What is the value of the integral $\int_0^{\frac{\pi}{2}} (1+\csc(x))^{k+\frac{1}{2}} \, \,dx$?

Question

When I was messing around with some integrals I got the result that

$$\sum_{k=0}^\infty \frac{(-1)^k}{2k+1} \int_0^{\frac{\pi}{2}} (1+\csc(x))^{k+\frac{1}{2}} \, \,dx = \frac{\pi^2}{6}$$

Now I would like to solve the integral, but I don't really have any idea (I wonder whether it's possible at all?).
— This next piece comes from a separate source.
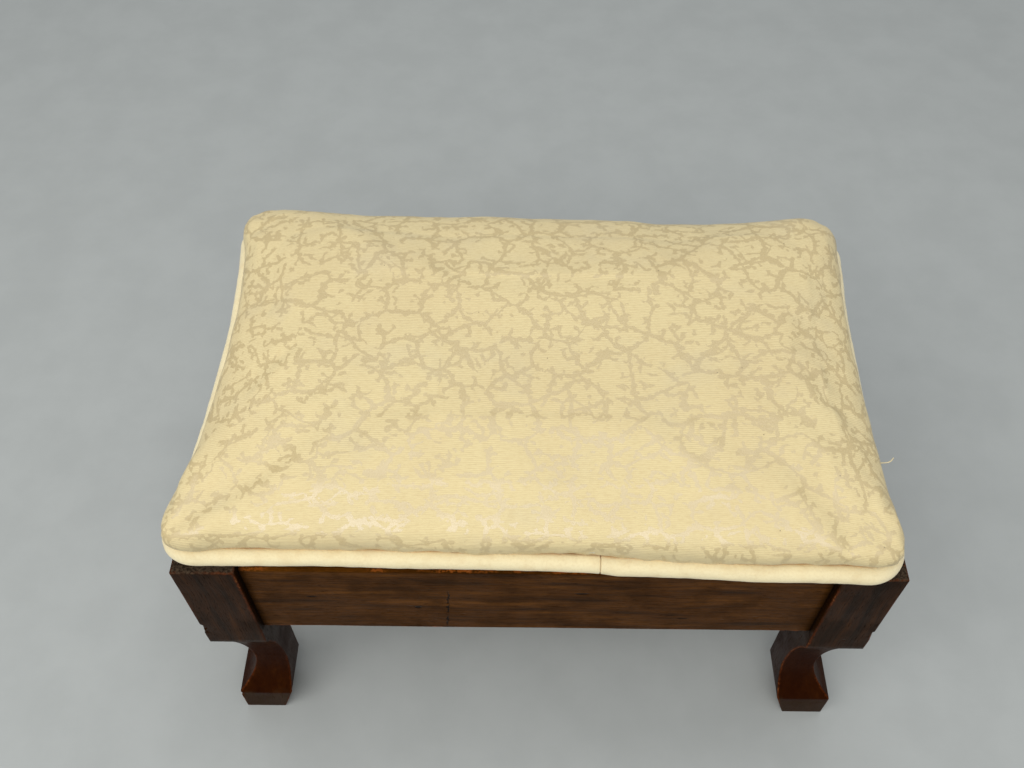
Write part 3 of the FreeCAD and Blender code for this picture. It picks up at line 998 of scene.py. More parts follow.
@dataclass
class BracketLeg:
    """A square leg, sawn to the same scroll on both outer faces."""

    side: float = LEG_SIDE
    height: float = LEG_TOP
    knee: float = 120.0
    waist: float = 59.0
    waist_depth: float = 15.0
    toe: float = 27.0
    heel_bevel: float = 9.0
    ease: float = EDGE_EASE
    rail_setback: float = 5.5
    across: tuple = (1.8, 5.5, 11.0, 17.0, 23.0, 29.0, 33.5, 36.2)
    foot: tuple = (2.0, 6.0, 11.0, 16.0, 21.0, 25.0)
    post: tuple = (124.0, 131.0, RAIL_LOW, *range(141, 206, 8), 211.0, RAIL_TOP, 217.2)
    scroll_steps: int = 31
    unevenness: float = 0.35
    grime_and_shade_reach: float = 5.5

    def hollow(self, height: float) -> float:
        """Returns how far the outer faces are cut back at a height."""
        if not self.toe < height < self.knee:
            return 0.0
        other = self.knee if height > self.waist else self.toe
        rise = other - self.waist
        radius = (rise * rise + self.waist_depth**2) / (2 * self.waist_depth)
        return self.waist_depth - radius + math.sqrt(radius**2 - (height - self.waist) ** 2)

    def heel(self, height: float) -> float:
        """Returns how far the inner faces are cut back at a height."""
        return self.heel_bevel * max(0.0, 1 - height / self.toe)

    def levels(self) -> list:
        """Returns the heights of the lines marked round the blank."""
        steps = self.scroll_steps
        scroll = [self.toe + i * (self.knee - self.toe) / steps for i in range(steps + 1)]
        return [*self.foot, *scroll, *self.post]

    def build(self, name: str) -> Piece:
        """Returns one leg on the workbench, with its outer corner at the origin.

        Args:
            name: The name of the piece.
        """
        lines = (self.across, self.across, self.levels())
        leg = sawn_blank(name, Vector((0, 0, 0)), Vector((self.side, self.side, self.height)), lines)
        inner = (self.side * MM, self.side * MM)
        with editing(leg):
            for level in [0.0, *self.levels()]:
                hollow = self.hollow(level)
                heel = self.heel(level)
                if hollow <= 0.0 and heel <= 0.0:
                    continue
                pick_points(leg, lambda point, level=level: abs(point.z - level) < LINE_WIDTH)
                scale = (self.side - max(hollow, heel)) / self.side
                fixed = inner if hollow > 0.0 else (0.0, 0.0)
                bpy.ops.transform.resize(value=(scale, scale, 1.0), center_override=(*fixed, level * MM))
        ease_edges(leg, self.ease, sharp)
        hand_finish(leg, self.unevenness, 34.0)
        self.note_wear_and_shading(leg)
        smooth(leg)
        return leg

    def note_wear_and_shading(self, leg: Piece) -> None:
        """Notes how far each point is from an edge, and where soiling and painted shade darken the corner
        against the rails.

        Args:
            leg: The leg, on the workbench.
        """
        edge = []
        grime_and_shade = []
        for a, b, z in points_of(leg) / MM:
            outer = self.hollow(z)
            inner = self.side - self.heel(z)
            away = (a - outer, inner - a, b - outer, inner - b, z, self.height - z)
            edge.append(sorted(map(abs, away))[1])
            # Soiling and painted shade in the corner against each rail.
            grime_and_shade_here = 0.0
            beside_rail = RAIL_LOW - 3 < z < self.height
            for along, gap in ((a, inner - b), (b, inner - a)):
                if beside_rail and gap < 1.0:
                    grime_and_shade_here = max(grime_and_shade_here, 1 - abs(along - self.rail_setback - 1.0) / self.grime_and_shade_reach)
            grime_and_shade.append(grime_and_shade_here * 0.85)
        note_number(leg, "edge", np.array(edge))
        note_number(leg, "grime_and_shade", np.array(grime_and_shade))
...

I tried to change $1+\csc(x)$ in terms of sines and cosines (using this) so that one gets

$$\int_0^{\frac{\pi}{2}} (1+\csc(x))^{k+\frac{1}{2}} \, \,dx = \int_0^{\frac{\pi}{2}} \left(\frac{\cos^2(x)}{\sin(x)(1-\sin(x))}\right)^{k+\frac{1}{2}} \, \,dx$$

...but I can't see how this would lead anywhere.

Answer 1

I think that there is a problem around $x=0$ except for $k=0$. Using Taylor series and bionmial expansion $$(1+\csc(x))^{k+\frac{1}{2}}=\frac 1 {x^k}\left(\frac{1}{\sqrt{x}}+\left(k+\frac{1}{2}\right) \sqrt{x}+O\left(x^{3/2}\right)\right) $$

Answer 2

Since $\sum_{k\ge0}\frac{(-1)^kz^{2k+1}}{2k+1}=\arctan z$, your series is $\int_0^{\pi/2}\arctan\sqrt{1+\csc x}dx$. This is $\infty$ as @ClaudeLeibovici noted, because for small $x$ the integrand is $\sim x^{-1/2}$. It's more interesting if we delete the $k=0$ case, giving $\int_0^{\pi/2}(\arctan\sqrt{1+\csc x}-\sqrt{1+\csc x})dx$, which WA can only numerically evaluate.